INSTRUCTION:
Within the records below, find each line that holds the string "object", then copy it.

RECORDS SUPPLIED:
______

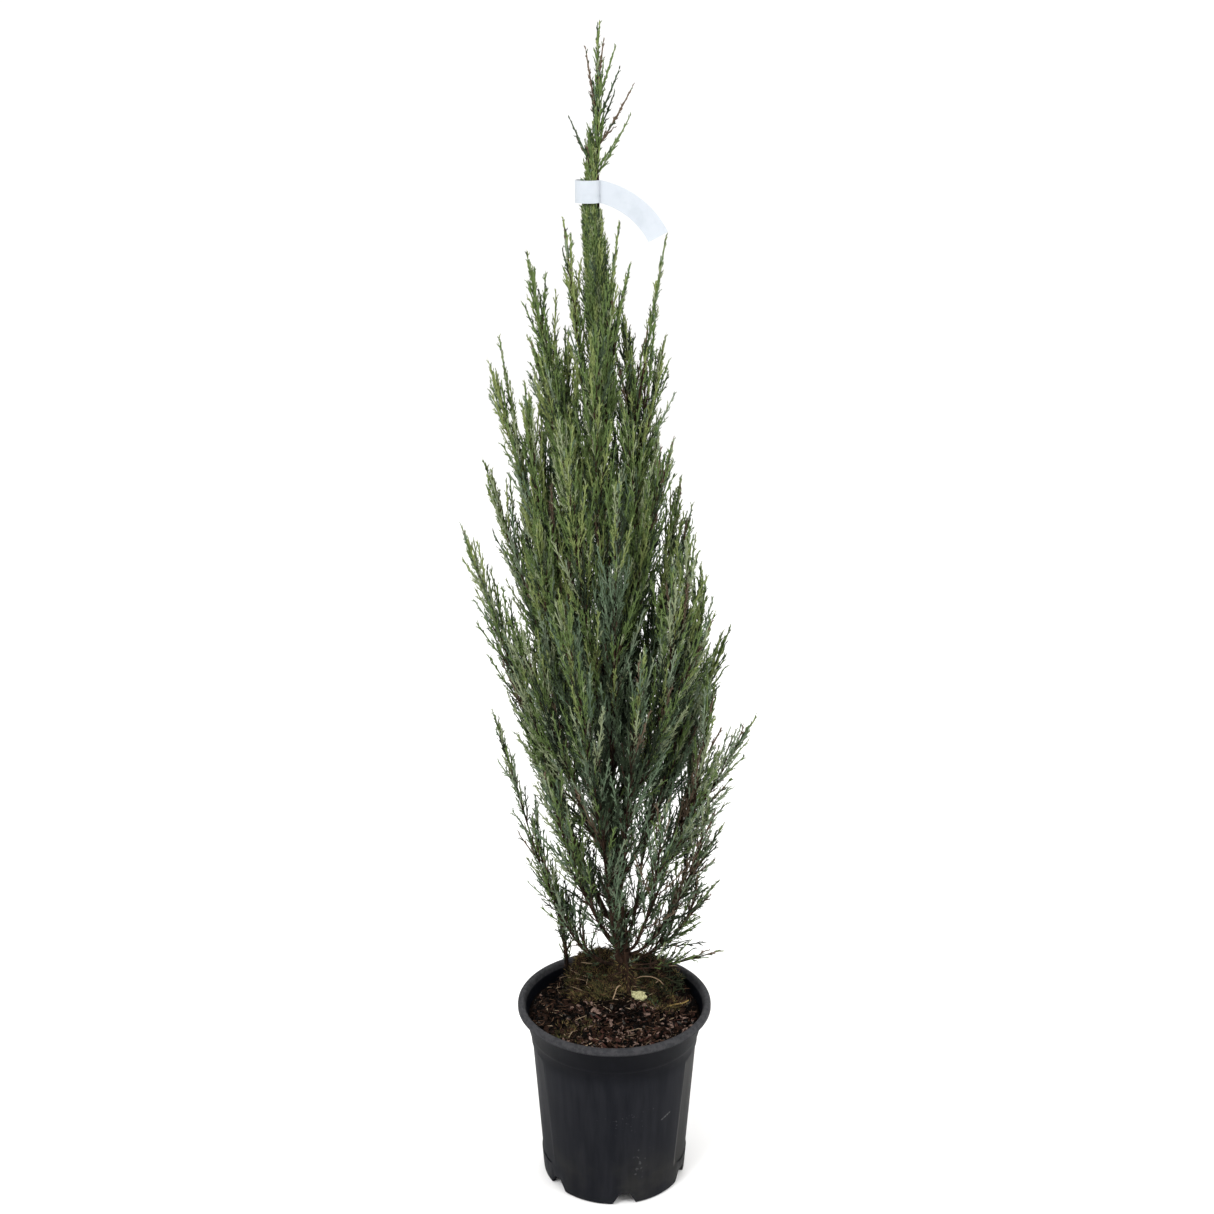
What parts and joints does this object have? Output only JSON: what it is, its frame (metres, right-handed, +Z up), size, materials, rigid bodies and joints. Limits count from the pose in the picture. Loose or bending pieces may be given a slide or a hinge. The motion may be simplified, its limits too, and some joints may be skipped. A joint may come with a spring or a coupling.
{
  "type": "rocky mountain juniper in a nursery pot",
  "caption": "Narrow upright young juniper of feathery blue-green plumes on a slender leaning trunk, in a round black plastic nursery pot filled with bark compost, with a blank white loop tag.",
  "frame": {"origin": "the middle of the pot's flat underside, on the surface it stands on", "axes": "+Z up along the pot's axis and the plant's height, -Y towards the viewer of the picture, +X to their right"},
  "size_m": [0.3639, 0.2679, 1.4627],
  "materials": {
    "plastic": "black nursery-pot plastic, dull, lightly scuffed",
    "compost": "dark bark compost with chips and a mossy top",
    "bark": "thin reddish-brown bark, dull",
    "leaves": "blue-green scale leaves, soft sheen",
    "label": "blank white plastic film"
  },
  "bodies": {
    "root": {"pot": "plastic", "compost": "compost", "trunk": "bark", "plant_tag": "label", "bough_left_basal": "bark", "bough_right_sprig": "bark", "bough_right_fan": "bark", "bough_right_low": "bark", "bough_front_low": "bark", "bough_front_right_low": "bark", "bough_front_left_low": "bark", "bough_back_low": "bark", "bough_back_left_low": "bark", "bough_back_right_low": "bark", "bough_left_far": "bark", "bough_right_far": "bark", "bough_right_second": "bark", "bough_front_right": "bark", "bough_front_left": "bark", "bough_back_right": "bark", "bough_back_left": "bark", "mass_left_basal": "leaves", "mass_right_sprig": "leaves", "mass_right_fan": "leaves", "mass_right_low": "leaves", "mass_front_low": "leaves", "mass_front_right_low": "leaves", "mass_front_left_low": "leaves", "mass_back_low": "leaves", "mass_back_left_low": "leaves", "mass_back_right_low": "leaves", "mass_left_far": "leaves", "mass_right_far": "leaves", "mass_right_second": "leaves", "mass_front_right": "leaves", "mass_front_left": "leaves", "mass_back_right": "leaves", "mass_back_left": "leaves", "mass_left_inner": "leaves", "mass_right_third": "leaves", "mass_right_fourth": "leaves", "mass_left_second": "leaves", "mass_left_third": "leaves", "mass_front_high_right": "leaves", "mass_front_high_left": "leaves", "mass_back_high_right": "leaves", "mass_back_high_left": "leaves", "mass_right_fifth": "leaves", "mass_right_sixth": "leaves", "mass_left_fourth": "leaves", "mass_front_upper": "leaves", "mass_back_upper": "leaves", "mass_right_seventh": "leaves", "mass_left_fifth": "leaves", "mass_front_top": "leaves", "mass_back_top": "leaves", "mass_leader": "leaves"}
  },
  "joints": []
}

______

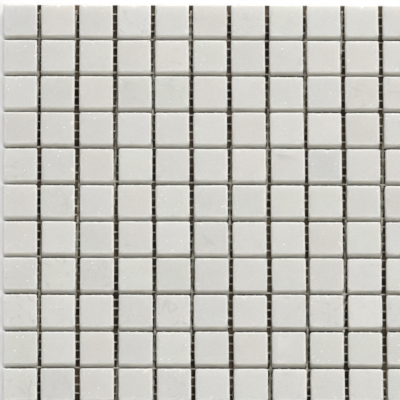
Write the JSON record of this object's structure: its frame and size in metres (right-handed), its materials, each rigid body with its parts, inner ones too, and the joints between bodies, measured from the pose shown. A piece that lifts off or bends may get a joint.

______

EXERCISE RESPONSE:
What parts and joints does this object have? Output only JSON: what it is, its frame (metres, right-handed, +Z up), size, materials, rigid bodies and joints. Limits count from the pose in the picture. Loose or bending pieces may be given a slide or a hinge. The motion may be simplified, its limits too, and some joints may be skipped. A joint may come with a spring or a coupling.
Write the JSON record of this object's structure: its frame and size in metres (right-handed), its materials, each rigid body with its parts, inner ones too, and the joints between bodies, measured from the pose shown. A piece that lifts off or bends may get a joint.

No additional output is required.